Stated goal: Tally the lines in these records that hold the string "from", and reply with the number alone.

• • • •

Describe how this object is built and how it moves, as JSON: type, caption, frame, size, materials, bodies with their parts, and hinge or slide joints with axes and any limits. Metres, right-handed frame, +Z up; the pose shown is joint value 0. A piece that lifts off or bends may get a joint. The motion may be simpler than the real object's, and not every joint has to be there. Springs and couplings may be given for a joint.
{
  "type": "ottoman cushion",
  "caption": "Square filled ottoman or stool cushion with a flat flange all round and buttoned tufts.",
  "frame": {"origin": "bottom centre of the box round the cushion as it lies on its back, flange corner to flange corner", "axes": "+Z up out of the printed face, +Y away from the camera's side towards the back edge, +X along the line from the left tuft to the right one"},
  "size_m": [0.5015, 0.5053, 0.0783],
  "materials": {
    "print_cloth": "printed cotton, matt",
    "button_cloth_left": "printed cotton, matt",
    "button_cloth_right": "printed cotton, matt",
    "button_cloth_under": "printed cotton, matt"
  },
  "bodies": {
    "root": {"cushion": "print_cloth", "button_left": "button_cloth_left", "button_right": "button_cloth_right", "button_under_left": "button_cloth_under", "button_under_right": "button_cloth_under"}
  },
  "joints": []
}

• • • •

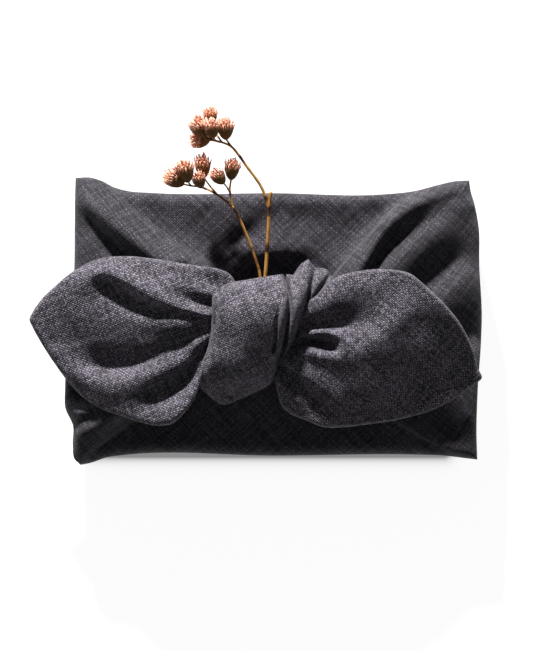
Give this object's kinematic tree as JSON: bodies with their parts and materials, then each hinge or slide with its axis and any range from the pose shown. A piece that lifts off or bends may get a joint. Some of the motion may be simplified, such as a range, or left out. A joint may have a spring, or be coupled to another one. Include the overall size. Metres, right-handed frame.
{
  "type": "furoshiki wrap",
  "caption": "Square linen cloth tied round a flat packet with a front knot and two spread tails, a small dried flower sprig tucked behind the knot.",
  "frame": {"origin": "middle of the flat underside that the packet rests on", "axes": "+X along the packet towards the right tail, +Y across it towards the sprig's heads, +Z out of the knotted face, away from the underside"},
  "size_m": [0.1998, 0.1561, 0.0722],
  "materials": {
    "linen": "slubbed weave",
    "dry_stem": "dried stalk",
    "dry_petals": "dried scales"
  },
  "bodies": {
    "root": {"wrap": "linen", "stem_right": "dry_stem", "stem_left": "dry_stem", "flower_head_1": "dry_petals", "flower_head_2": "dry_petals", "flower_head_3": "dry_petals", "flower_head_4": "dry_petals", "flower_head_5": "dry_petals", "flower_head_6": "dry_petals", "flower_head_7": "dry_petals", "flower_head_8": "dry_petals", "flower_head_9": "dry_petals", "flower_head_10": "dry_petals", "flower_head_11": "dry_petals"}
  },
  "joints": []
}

• • • •

Solution to the exercise: 3